EDITORIAL
Crisis de identidad en Europa
El funcionamiento del Estado democrático se fundamenta en el equilibrio entre los diferentes poderes que lo integran y en el espíritu de colaboración entre todos ellos para lograr el fin último, que es que los ciudadanos puedan ejercer la soberanía en plenitud de derechos. Cuando esos equilibrios se rompen y las instituciones dejan de respetarse es la propia arquitectura del Estado la que se resiente. Esta semana hemos asistido en España a un intento de deslegitimar el fallo del Tribunal Supremo contra el fiscal general del Estado. Es grave que se arremeta por motivaciones exclusivamente políticas contra la máxima instancia del ordenamiento judicial, pero lo es mucho más que ese movimiento esté encabezado y dirigido por el Gobierno de la nació, que apenas puede ocultar su ataque bajo el mantra del respeto a una resolución que no comparte.
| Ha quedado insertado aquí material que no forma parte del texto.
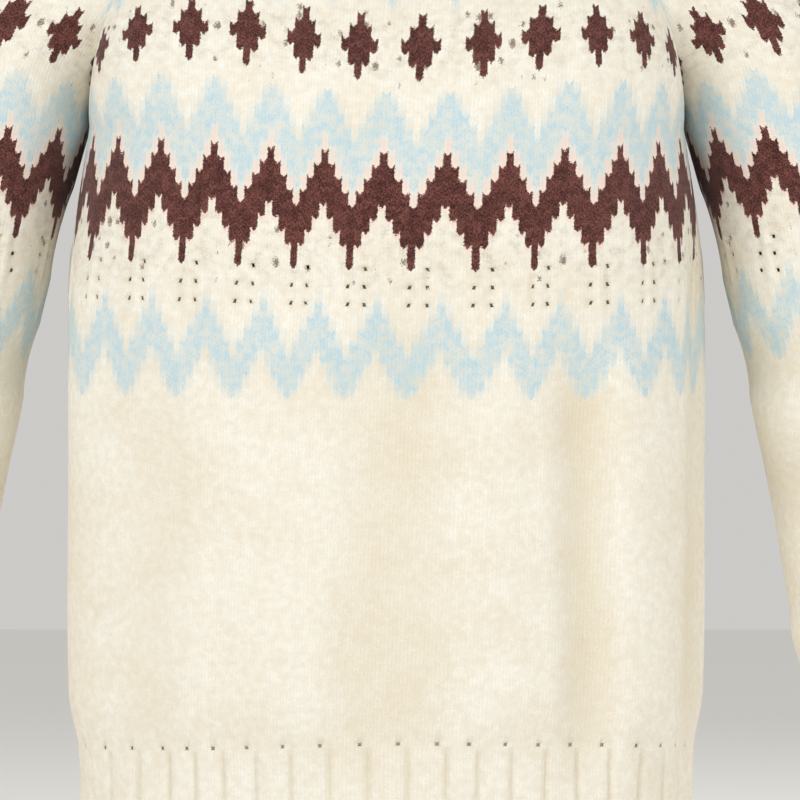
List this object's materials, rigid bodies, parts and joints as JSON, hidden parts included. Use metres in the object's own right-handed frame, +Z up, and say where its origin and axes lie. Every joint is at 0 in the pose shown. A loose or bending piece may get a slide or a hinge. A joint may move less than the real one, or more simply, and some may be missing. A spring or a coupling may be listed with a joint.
{
  "type": "patterned knitted jumper, worn shape",
  "caption": "Cream wool jumper in worn shape, with traditional stranded zigzag and diamond bands, small openwork rows and ribbed hem, cuffs and neck.",
  "frame": {"origin": "middle of the neck opening, level with the tops of the shoulders that carry the jumper", "axes": "+Z up, -Y towards the front of the jumper, +X towards the wearer's left"},
  "size_m": [0.6408, 0.2475, 0.6272],
  "materials": {
    "patterned_wool": "soft four-ply lambswool in stocking stitch, lightly felted, with maroon and pale blue stranded bands",
    "ribbed_wool": "soft four-ply lambswool in broad rib, cream"
  },
  "bodies": {
    "root": {"front": "patterned_wool", "back": "patterned_wool", "sleeve_left": "patterned_wool", "sleeve_right": "patterned_wool", "hem_rib": "ribbed_wool", "cuff_left": "ribbed_wool", "cuff_right": "ribbed_wool", "neckband": "ribbed_wool"}
  },
  "joints": []
}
A una escala muy diferente, también en Andalucía se ha visto durante los últimos días como desde un juzgado de instrucción se ordenaba una operación de la Guardia Civil que conllevaba la detención de los principales responsables políticos de la Diputación de Almería, entre ellos su presidente. Todo lo que ha rodeado estos hechos ha tenido una espectacularidad tan exagerada como innecesaria. No se trata aquí de valorar los hechos que han dado lugar a la detención del presidente de una institución pública. En su momento será la Justicia la que determine la gravedad de lo ocurrido. Pero sí de dejar constancia de que en este tipo de operaciones la discreción y el respeto a la presunción de inocencia deberían ser extremos. Cada vez son más frecuentes operaciones como la de Almería que parecen pensadas para que las exhiban las televisiones y corran por las redes sociales. España necesita una reordenación de las relaciones entre las instituciones. El irrespirable clima político no ayuda a ello, sino todo lo contrario.